New visitor badge system in DPS high schools, career technical centers aims to make school buildings safer

Contact:
Steven Wasko at 313-873-4542
Kisha Verdusco at 313-873-4546
steven.wasko@detroitk12.org
kisha.verdusco@detroitk12.org

Visitors to Detroit Public Schools high schools, career technical schools and the district’s new Police Command Center will soon be put through on-the-spot background checks as part of a new security clearance system aimed at making campuses safer for students and staff.

The system, which is being rolled out gradually to 33 sites, will instantly scan visitors’ driver licenses and state ID cards and cross-check the information with sex-offender registries throughout the United States and Canada. School security personnel can also conduct checks using visitors’ names and date of birth.
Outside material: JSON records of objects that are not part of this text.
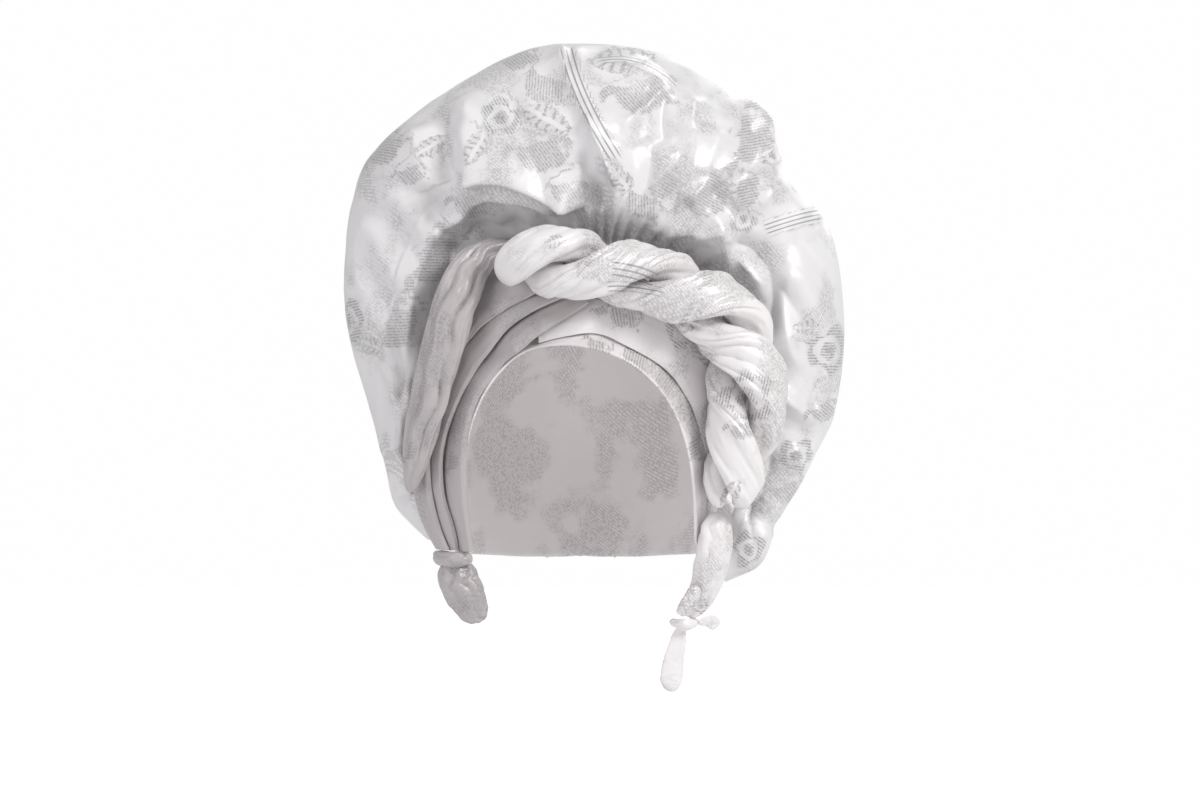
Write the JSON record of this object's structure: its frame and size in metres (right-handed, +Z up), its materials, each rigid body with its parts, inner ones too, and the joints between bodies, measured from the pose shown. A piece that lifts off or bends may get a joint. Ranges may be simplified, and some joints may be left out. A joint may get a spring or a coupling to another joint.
{
  "type": "tied gele head tie",
  "caption": "Tied gele: a stiff brocade cloth wrapped round the head, pleated and roped over the brow, fluffed into a tall fan, with knotted ends at the cheeks.",
  "frame": {"origin": "inner top of the hollow, where the crown of the head sits", "axes": "+Z up the worn head tie, the face opening looks to -Y, +X is the right side of the picture"},
  "size_m": [0.2857, 0.214, 0.3685],
  "materials": {
    "brocade_cloth": "satin"
  },
  "bodies": {
    "root": {"head_wrap": "brocade_cloth", "cross_band": "brocade_cloth", "pleat_inner": "brocade_cloth", "pleat_middle": "brocade_cloth", "pleat_outer": "brocade_cloth", "fan": "brocade_cloth", "side_roll": "brocade_cloth", "twist_strand_a": "brocade_cloth", "twist_strand_b": "brocade_cloth", "left_tie": "brocade_cloth", "left_bulb": "brocade_cloth", "cheek_roll": "brocade_cloth", "cheek_curl": "brocade_cloth", "tail_tie": "brocade_cloth", "tail": "brocade_cloth", "corner_tail": "brocade_cloth"}
  },
  "joints": []
}
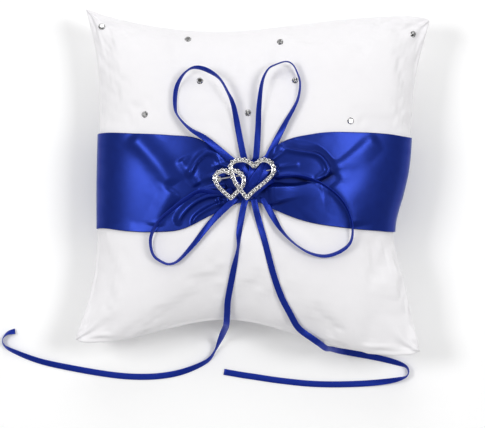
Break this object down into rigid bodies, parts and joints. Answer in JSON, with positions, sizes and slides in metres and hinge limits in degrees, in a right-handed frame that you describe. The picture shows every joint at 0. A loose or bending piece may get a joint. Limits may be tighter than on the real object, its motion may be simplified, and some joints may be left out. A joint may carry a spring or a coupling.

It will eventually be set up at every DPS school.

“With about 42,500 sex offenders in Michigan, many of them in this region, the ability to instantly identify and remove them from our school buildings will create safer learning environments for our students,” said DPS Inspector General Wilbert Van Marsh. “This is an effective system, used in dozens of school districts, hospitals, government and law enforcement agencies around the country, and we expect it will make a difference in our schools.”

Individuals who are identified as sex offenders will be denied entry to school buildings, and visitors who pass the background checks will be issued temporary photo ID badges. The badges print in about 15 seconds and indicate which area of the school they may enter. The system will not check additional criminal databases, so it will not indicate whether individuals have outstanding warrants or other legal issues.

The system today identified a registered sex offender who was trying to enter Martin Luther King Jr. Senior High School. The individual left without incident after being informed that he could not enter the school building.

The ID badges will identify wearers as visitors or contractors. Young children who accompany adults to schools will be issued visitor badges that will feature the adult’s name and picture, protecting the child’s identity.

Each badge will expire after one day, though for efficiency, contractors, regular volunteers and other frequent visitors can be issued badges for long-term use. The system also allows DPS to create its own database of people who are barred from entering school buildings.

“This system will allow us to know exactly who is entering our schools buildings,” said DPS Police Chief Roderick Grimes. “It offers us a high-tech way of keeping track of who is in our buildings, which is useful in cases of emergency.”

The Fast-Pass visitor badge system cost $131,000 and includes a camera, adhesive paper badge printer, driver license reader and bar-code scanner. Each school should have its system delivered by the end of next week, with training for school police and security staff ongoing until all schools are up and running.

All high school students have been issued new photo ID badges that are color-coded by school, allowing campus security personnel to instantly identify students who belong on their campus. The Fast-Pass Student badge system cost $140,000 and includes a camera and PVC (plastic) card printer. The program replaces outdated student ID system and maintenance contracts, which were handled on a school-by-school basis.

The winning bidder to provide the student and visitor badge systems is Security Identification Solutions Company of West Palm Beach, Florida.

The district has also purchased a new ID badge system for employees called AMAG. The $40,000 system was funded through the $500.5 million Proposal S bond initiative Detroit voters approved in November 2009.